F. Schrader. Le souvenir inconscient et le rêve ancestral. Extrait de la « Revue de l’École d’Anthropologie de Paris », (Paris), douzième année, 1902, pp. 113-116.

F. Schrader. Le souvenir inconscient et le rêve ancestral. Extrait de la « Revue de l’École d’Anthropologie de Paris », (Paris), douzième année, 1902, pp. 113-116.

 

En réponse à l’article de : Charles-L.  Letourneau. Des rêves ancestraux. Extrait des « Bulletins de la Société d’anthropologie de Paris », (Paris), Ve série, tome I, 1900, pp. 425-432. [en ligne sur notre site]

Franz Schrader (1844-1924). Professeur de géographie anthropologique à l’École d’Anthropologie de Paris (1892-1924), auteur de nombreuses publications. Il se consacre très jeune à l’exploration et à la cartographie du versant espagnol des Pyrénées et des Pyrénées centrales et invente l’orographie. En 1875, il publie dans l’Annuaire du Club Alpin Français, une carte du Mont-Perdu. En 1880 il est nommé directeur du bureau cartographique d’Hachette, créé en vue de la publication de l’Atlas universel (1884-1911), définitivement terminé en 1922. Membre de la Société de Géographie de Paris et du Comité des Travaux historiques et scientifiques.

[p. 113]

SUR

LE SOUVENIR INCONSCIENT ET LE RÊVE ANCESTRAL

Par F. SCHRADER

Notre cher éminent collègue Ch. Letourneau a publié, dans le Bulletin de la Société d’anthropologie de Paris, un remarquable travail sur « les rêves ancestraux », c’est-à-dire sur la possibilité d’actions cérébrales réflexes prenant leur origine dans des événements antérieurs à la naissance de l’individu. Le rêve ancestral serait, en somme, un cas spécial et exceptionnellement précis de l’hérédité. Rien n’empêche, surtout après la lecture des exemples cités par M. Letourneau, d’admettre que telle impression particulièrement intense, transmise de l’ancêtre au descendant, puisse revivre chez celui-ci sous l’action de circonstances appropriées, aptes, si on peut ainsi dire, à réveiller la vibration spéciale qui correspond à l’état cérébral nécessaire.

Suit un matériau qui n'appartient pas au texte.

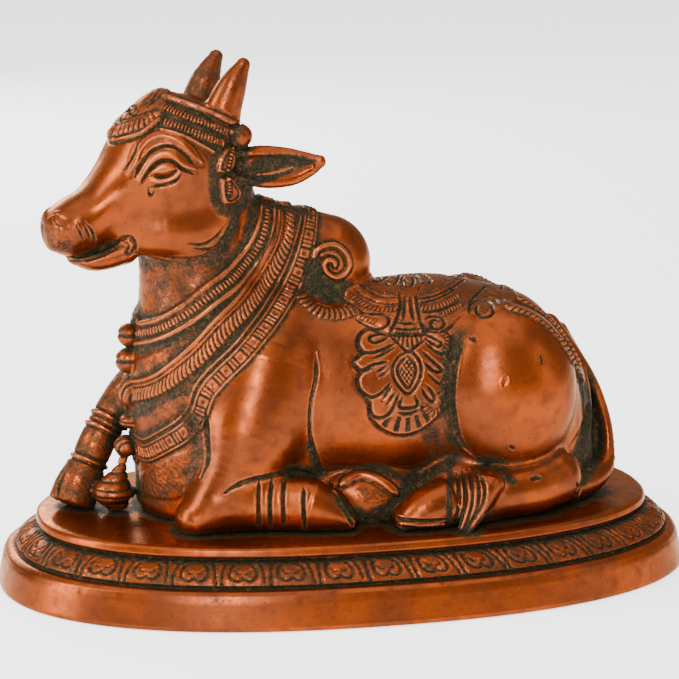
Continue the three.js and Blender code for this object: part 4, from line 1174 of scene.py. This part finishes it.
def chase_legs(skin):
    for line, half, dark, sides in PATINA_AND_SHADE_LINES:
        skin.draw(lines_of(line), half + 2, patina_shade_band(half, dark), sides=sides)
    for limb in (planted_leg, planted_hoof):
        index = np.where(limb.distance(skin.points) < 1.0)[0]
        skin.work(index, 0, 0, 0.5, smoothstep(52, 44, skin.points[index, 2]))
    # Painted shade, over patina, darkens the pit between the hock and the tail on the near side.
    skin.ground([TAIL_HOLLOW], (-0.8, 1.2), 0, 0, 0.95, sides=1)
    skin.draw(BODY_CREASES, 4, groove(0.85, 0.8, 0.85, 7))
    skin.draw(ELBOW_CREASES, 4, groove(1.1, 0.9, 0.95, 7), sides=1)
    skin.draw(ARM_EDGES, 4, groove(1.6, 1.2, 0.9, 8), sides=1)
    skin.draw(HOCK_EDGES, 4, groove(1.3, 1.1, 0.9, 4), sides=1)
    skin.draw(LEG_CUTS, 3, groove(0.85, 0.9), sides=1)
    skin.draw(HOOF_CUTS, 3, groove(0.85, 0.9))
    skin.draw(CLEFTS, 3, groove(0.9, 0.9), sides=1)
    leg = planted_leg
    for row in ANKLET_ROWS:
        wide, high = leg.half[row]
        across, deep = leg.across[row], leg.deep[row]
        ring = [leg.middle[row] + wide * math.cos(a) * across + high * math.sin(a) * deep
                for a in np.linspace(0, TURN, 25)]
        skin.follow(skin.settle(ring), 3, ridge(1.0, 0.7, 0.8))
    skin.draw(SOLE_CUTS, 2, ridge(0.8, 0.6))
    skin.draw(FOLD_LEAVES, 4, ridge(2.3, 1.3, 0.6, 2), sides=1)
    skin.ground([FOLD_LENS], (-0.6, 1.6), 0.35, 0, 0.45, sides=1)
    skin.draw(TUFT_CUTS, 2.5, groove(0.8, 1.0, 0.85), sides=1)
    for stroke, half, depth, dark in FLAWS:
        skin.draw(lines_of(stroke), 3, groove(half, depth, dark, 1), sides=1)


# Plinth: a superellipse in plan, in rows up its profile

PLINTH_LENGTH = 256.0
PLINTH_WIDTH = 155.0
OVAL_POWER = 2.3
PLINTH_COLUMNS = 1080
OVAL_STEPS = 20001
LEAF_COUNT = 36
LEAF_LEAN = 0.22
LEAF_BAND = 11.4
LEAF_INSET = 10
LEAF_GROUND_DARK = 0.36
LEAF_TOP_PAINTED_SHADOW = 0.85
FOOT_DARK = 0.2
LEAF_CUP = points_of("3.4,8.8 4.5,7.4 4.8,5.6 4.4,3.7 3.4,2.5 2.2,2 1,2.3 0.1,3.4")
LEAF_CURL = points_of("2.9,6.6 2.2,5.2 1.2,5")
LEAF_STEM = points_of("7.5,0.2 7.4,3.2 7,6.8 6.4,9.5")
# Profile: zone, inset, height and rows up to the next point, from the underside to the slab's top.
PROFILE = [
    ("rim", 0.7, 0.0, 1), ("rim", 0.1, 0.5, 8),
    ("foot", 2.0, 10.3, 4), ("foot", 2.9, 12.3, 3), ("foot", 4.2, 13.3, 2), ("foot", 5.2, 13.5, 2),
    ("groove", 6.6, 13.3, 2), ("groove", 7.4, 13.5, 2), ("groove", 6.9, 14.4, 2),
    ("leaf", 6.6, 15.0, 7), ("leaf", 8.0, 17.0, 7), ("leaf", 10.6, 19.0, 7), ("leaf", 13.6, 20.5, 7),
    ("groove", 16.2, 21.2, 2), ("groove", 16.4, 21.8, 2),
    ("slab", 14.6, 22.4, 2), ("slab", 14.1, 23.2, 4), ("slab", 14.5, 25.0, 3), ("slab", 15.2, 25.7, 3),
    ("top", 16.4, 26.0, 20), ("top", 50.0, 26.0, 0),
]


def bow(value):
    return np.sign(value) * np.abs(value) ** (2 / OVAL_POWER)


def plinth_rows():
    """Zone, inset and height, and share of the leaf band, for each row of the plinth."""
    rows = []
    for (zone, inset, z, count), (_, next_inset, next_z, _) in zip(PROFILE, PROFILE[1:]):
        for i in range(count):
            share = i / count
            rows.append((zone, inset + share * (next_inset - inset), z + share * (next_z - z)))
    rows.append((PROFILE[-1][0],) + PROFILE[-1][1:3])
    leaf = [i for i, row in enumerate(rows) if row[0] == "leaf"]
    band = np.clip((np.arange(len(rows)) - leaf[0]) / (leaf[-1] - leaf[0]), 0, 1)
    return [row[0] for row in rows], np.array([row[1:] for row in rows]), band


def leaf_lines(u, v):
    """Distance to the cut lines of one leaf: a double cup with a cusp below, and a bowed stem each side."""
    side = np.abs(u + LEAF_LEAN * (v - 5))
    cup, curl, stem = (path_distance(side, v, path) for path in (LEAF_CUP, LEAF_CURL, LEAF_STEM))
    return np.minimum(np.minimum(cup, stem), curl + 0.25)


def make_plinth(material):
    zones, rows, band = plinth_rows()
    fine = np.linspace(0, TURN, OVAL_STEPS)
    x = (PLINTH_LENGTH / 2 - LEAF_INSET) * bow(np.cos(fine))
    y = (PLINTH_WIDTH / 2 - LEAF_INSET) * bow(np.sin(fine))
    lengths = np.concatenate([[0], np.cumsum(np.hypot(np.diff(x), np.diff(y)))])
    around = lengths[-1] * np.arange(PLINTH_COLUMNS) / PLINTH_COLUMNS
    angle = np.interp(around, lengths, fine)
    inset, z = rows[:, :1], rows[:, 1:]
    index = np.arange(len(rows) * PLINTH_COLUMNS).reshape(len(rows), PLINTH_COLUMNS)
    x = (PLINTH_LENGTH / 2 - inset) * bow(np.cos(angle))
    y = (PLINTH_WIDTH / 2 - inset) * bow(np.sin(angle))
    points = np.stack([x, y, np.broadcast_to(z, index.shape)], -1)
    points = np.vstack([points.reshape(-1, 3), [[0, 0, 0], [0, 0, PLINTH_TOP]]])
    low, high, first, last = index[:-1], index[1:], index[0], index[-1]
    squares = np.stack([low, np.roll(low, -1, 1), np.roll(high, -1, 1), high], -1).reshape(-1, 4)
    triangles = np.vstack([triangles_of(squares),
                           columns(first, np.full_like(first, index.size), np.roll(first, -1)),
                           columns(last, np.roll(last, -1), np.full_like(last, index.size + 1))])
    # The relief of the leaves, and the patina in it, in the grooves and on the foot; painted shadow on the
    # top of the leaf band under the slab, and painted shade with patina round the bull.
    zone, band = np.array(zones)[:, None], band[:, None]
    pitch = lengths[-1] / LEAF_COUNT
    u = (around / pitch + 0.5) % 1 - 0.5
    line = leaf_lines(*np.broadcast_arrays(u * pitch, band * LEAF_BAND))
    cut = np.where(zone == "leaf", bump(line, 0.7), 0)
    # Painted shadow: the top of the leaf band darkens under the slab's overhang; the ground between the
    # leaves keeps its patina.
    shadow = np.maximum(LEAF_TOP_PAINTED_SHADOW * smoothstep(0.55, 0.85, band), LEAF_GROUND_DARK)
    dark = np.where(zone == "leaf", np.maximum(cut, shadow), 0)
    dark = np.where(zone == "foot", FOOT_DARK, np.where(zone == "groove", 1, dark))
    points = points + normals_of(points, triangles) * np.append(-0.7 * cut, [0, 0])[:, None]
    points[:, 2] = np.clip(points[:, 2], 0, None)
    # Painted shade with patina: the slab darkens within 6 mm of the bull.
    on_top = points[:, 2] > PLINTH_TOP - 1
    gap = np.full(len(points), FAR)
    gap[on_top] = bare_bull((points - [0, 0, PLINTH_TOP - 0.6])[on_top])
    dark = np.maximum(np.append(dark, [0, 0]), 1 - smoothstep(1.0, 6.0, gap))
    make_piece("plinth", points - [0, 0, PLINTH_TOP], triangles, dark, np.zeros(len(points)), material)


# The bull: skin, chasing, patina and painted shade, parted where the garlands hide the joins

SKIN_STEP = 0.8
BULL_BOX = ((-118, -64, -3), (112, 64, 170))
BUSY_RELIEF = 0.03
SPLIT_SHARE = 0.7
CAVITY_DEPTH = 0.35
SHADE_REACHES = (2.0, 5.0, 10.0)


def under(garland, first, last):
    """A cut line in x and z under a garland, run on past its ends."""
    return np.array([*first, *[(x, z) for x, y, z in reversed(garland)], *last]).T


HEAD_CUT = under(COLLAR[1:9], [(-78, 65.5)], [(-20, 118)])
DRESS_CUT = under(LINKS[2:12], [(-82, 10), (-81.9, 24)], [(-13, 112)])
HAUNCH_CUT = 19.0


def chased(skin):
    chase_garlands(skin)
    chase_string(skin)
    chase_head(skin)
    chase_back(skin)
    chase_legs(skin)
    return skin


def split_busy(points, triangles, busy, longest):
    """Halves the long edges that touch busy points, and keeps the mesh closed."""
    edges = np.sort(triangles[:, [[0, 1], [1, 2], [2, 0]]].reshape(-1, 2), 1)
    keys, where = np.unique(edges[:, 0] * len(points) + edges[:, 1], return_inverse=True)
    a, b = keys // len(points), keys % len(points)
    split = (busy[a] | busy[b]) & (length_of(points[a] - points[b]) > longest)
    new = np.full(len(keys), -1)
    new[split] = len(points) + np.arange(split.sum())
    points = np.vstack([points, (points[a[split]] + points[b[split]]) / 2])
    cut = new[where.reshape(-1, 3)]
    ways = (cut >= 0) @ [1, 2, 4]
    out = [triangles[ways == 0]]
    # With one edge cut a triangle becomes two, with two edges three, and with all three edges four.
    for turn in range(3):
        t, m = np.roll(triangles, -turn, 1), np.roll(cut, -turn, 1)
        w = (m >= 0) @ [1, 2, 4]
        (a, b, c), (p, _, _) = t[w == 1].T, m[w == 1].T
        out += [columns(a, p, c), columns(p, b, c)]
        (a, b, c), (p, q, _) = t[w == 3].T, m[w == 3].T
        out += [columns(p, b, q), columns(a, p, q), columns(a, q, c)]
    (a, b, c), (p, q, r) = triangles[ways == 7].T, cut[ways == 7].T
    out += [columns(a, p, r), columns(p, b, q), columns(r, q, c), columns(p, q, r)]
    return points, np.vstack(out)


def capped(points, triangles):
    """One region of the skin with its own points, each open loop closed across. Gives the points' old
    numbers and the triangles."""
    edges = triangles[:, [[0, 1], [1, 2], [2, 0]]].reshape(-1, 2)
    forward = edges[:, 0] * len(points) + edges[:, 1]
    backward = edges[:, 1] * len(points) + edges[:, 0]
    open_edges = edges[~np.isin(forward, backward)]
    follow = {}
    for a, b in open_edges:
        follow.setdefault(int(b), []).append(int(a))
    caps = []
    while follow:
        start = here = next(iter(follow))
        loop = []
        while not loop or here != start:
            loop.append(here)
            after = follow[here].pop()
            if not follow[here]:
                del follow[here]
            here = after
        places = points[loop]
        cap = np.array(tessellate_polygon([places.tolist()])).reshape(-1, 3)
        a, b, c = places[cap[:, 0]], places[cap[:, 1]], places[cap[:, 2]]
        facing = np.cross(b - a, c - a).sum(0) @ np.cross(places, np.roll(places, -1, 0)).sum(0)
        caps.append(np.array(loop)[cap if facing > 0 else cap[:, ::-1]])
    whole = np.vstack([triangles] + caps)
    used, renumbered = np.unique(whole, return_inverse=True)
    return used, renumbered.reshape(-1, 3)


def make_bull(material):
    points, squares = skin_of(bare_bull, *BULL_BOX, SKIN_STEP)
    triangles = triangles_of(squares)
    points = settled(bare_bull, points, triangles)
    tree = BVHTree.FromPolygons(points.tolist(), triangles.tolist())
    draft = chased(Skin(points, triangles, tree))
    busy = draft.raised + draft.cut > BUSY_RELIEF
    points, triangles = split_busy(points, triangles, busy, SPLIT_SHARE * SKIN_STEP)
    points = settled(bare_bull, points, triangles, rounds=1)
    skin = chased(Skin(points, triangles, tree))
    # Wear and painted shade: patina stays in cut lines and hollows, painted shade darkens the skin where
    # the bull's own forms close in over it and, with patina, near the slab, and ridges that stand out are
    # rubbed.
    height = skin.raised - skin.cut
    average = averager(len(points), triangles)
    around = height
    for _ in range(7):
        around = average(around)
    cavity = np.clip((around - height) / CAVITY_DEPTH, 0, 1)
    rubbed = smoothstep(0.05, 0.3, height - around)
    # Painted shade: darker where the bull's own field lies close above the skin at 2, 5 and 10 mm.
    shade = np.zeros(len(points))
    for reach in SHADE_REACHES:
        shade += np.clip(1 - bare_bull(points + skin.normals * reach) / reach, 0, 1) / 3
    # Painted shade with patina: darker within 3 mm of the slab.
    contact = 1 - smoothstep(0.5, 3, points[:, 2])
    recess = np.maximum.reduce([skin.dark, 0.8 * cavity, smoothstep(0.2, 0.75, shade), contact])
    crust = noise(points, 0.8, 3) * (0.05 + 0.14 * skin.dark) * (skin.dark > 0.3)
    placed = points + skin.normals * (height + crust)[:, None]
    normals = normals_of(placed, triangles)
    middle = placed[triangles].mean(1)
    x, z = middle[:, 0], middle[:, 2]
    above_collar, above_links = (z > np.interp(x, *cut) for cut in (HEAD_CUT, DRESS_CUT))
    rest, behind = ~above_collar & ~above_links, x > HAUNCH_CUT
    regions = {"head": above_collar, "neck_and_chest": ~above_collar & above_links,
               "shoulders_and_back": rest & ~behind, "haunches_and_tail": rest & behind}
    for name, mine in regions.items():
        used, own = capped(placed, triangles[mine])
        make_piece(name, placed[used], own, recess[used], rubbed[used], material, normals[used])


place_camera()
set_world()
make_floor(pale_floor())
soft_light("left_softbox", -85, 20, 1.1, (0.4, 1.1), 18)
soft_light("front_softbox", -20, 27, 1.4, (0.3, 1.1), 25)
soft_light("right_softbox", 62, 20, 1.4, (0.5, 1.0), 3)
soft_light("back_softbox", 192, 18, 1.3, (0.7, 0.3), 12)
soft_light("overhead_softbox", 0, 88, 2.4, (3.0, 3.0), 60)
cast_brass = lacquered_cast_brass()
make_bull(cast_brass)
make_plinth(cast_brass)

Qu’une telle coïncidence, naturellement soumise à des conditions très délicates, agisse avec une justesse assez grande pour que l’ébranlement cérébral se produise, c’est là déjà une condition qui doit rendre les rêves ancestraux fort rares et difficiles à constater. Mais une difficulté bien plus grande résulte de la rareté plus grande encore d’un criterium possible. Comment, en effet, devant une impression de mémoire dépourvue en apparence de cause, savoir la plupart du temps si cette reviviscence intellectuelle provient d’un souvenir inconscient, mais personnel, ou d’une empreinte déposée à la génération précédente ?

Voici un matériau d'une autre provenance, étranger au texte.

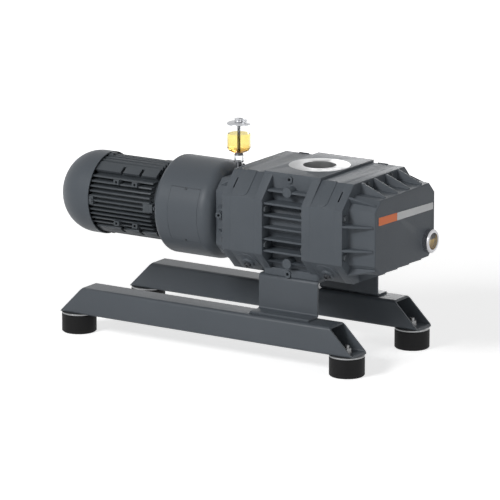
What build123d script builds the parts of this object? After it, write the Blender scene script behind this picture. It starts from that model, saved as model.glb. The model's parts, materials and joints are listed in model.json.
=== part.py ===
# Two-lobe rotary vacuum pump on two rails, driven by a flanged motor through a jaw coupling.
# X runs along the shafts (gear cover at +X, motor at -X), the front is -Y, Z is up. The origin
# is on the floor at the centre of the four feet. All sizes are in millimetres.

from build123d import *
from math import acos, asin, atan2, cos, hypot, pi, radians, sin, sqrt, tan
import os

# ---- driving dimensions: base ----
foot_pitch_x = 676.0          # foot centres along the rails
foot_pitch_y = 267.0          # foot centres across the pump, also the rail centres
foot_radius = 37.5
foot_height = 41.0
foot_plate_thickness = 3.0
foot_stud_radius = 5.0        # M10
foot_stud_length = 16.0       # above the rail's floor
foot_stud_clearance = 0.5     # round the stud, in the rail's floor
foot_hole_depth = 18.0        # threaded hole in the underside
rail_size = 60.0
rail_wall = 4.0
rail_corner = 7.0
rail_overhang = 32.0          # foot centre to the tip of the mitred end
bracket_length = 144.0
bracket_shift = 5.5           # front bracket towards the motor, back bracket away from it
bracket_sheet = 5.0
bracket_bend = 4.0            # inside radius of the bends
bracket_web_y = 115.0         # outer face of the upright web
bracket_foot_y = 150.0        # edge of the flange on the rail
bracket_top_y = 72.0          # inner edge of the flange under the casing
bracket_bolt_pitch = 96.0
bracket_bolt_radius = 5.0     # M10
bolt_clearance = 0.3          # round a bolt, in the piece it clamps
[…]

Combien rares sont les impressions de « déjà vu » auxquelles nous pouvons assigner une cause plausible ! Depuis le fait oublie qui se réveille à l’improviste dans la mémoire, jusqu’à l’éveil d’une pensée ancestrale, comment tracer les degrés avec précision dans la plupart des cas ? Ajoutons que la condition première et absolue dans de telles constatations est une sincérité parfaite, doublée d’une précision mathématique, deux choses difficiles à trouver dans des questions où le sentiment joue un rôle. Mais, plus les constatations seront rares, plus elles seront précieuses et dignes d’être conservées avec précision.

Les circonstances, et probablement une disposition d’esprit portée à l’observation, m’ont permis de remarquer sur moi-même quatre ou cinq faits de « déjà vu » et d’en relier les effets aux causes. Un de ces faits présente [p. 114] très nettement le caractère ancestral ; les autres se sont expliqués spontanément de façon beaucoup plus simple. Quant à ceux, plus nombreux, qui sont restés inexpliqués, j’estime inutile d’en parler. Une enquête de cette nature doit éclaircir et non compliquer.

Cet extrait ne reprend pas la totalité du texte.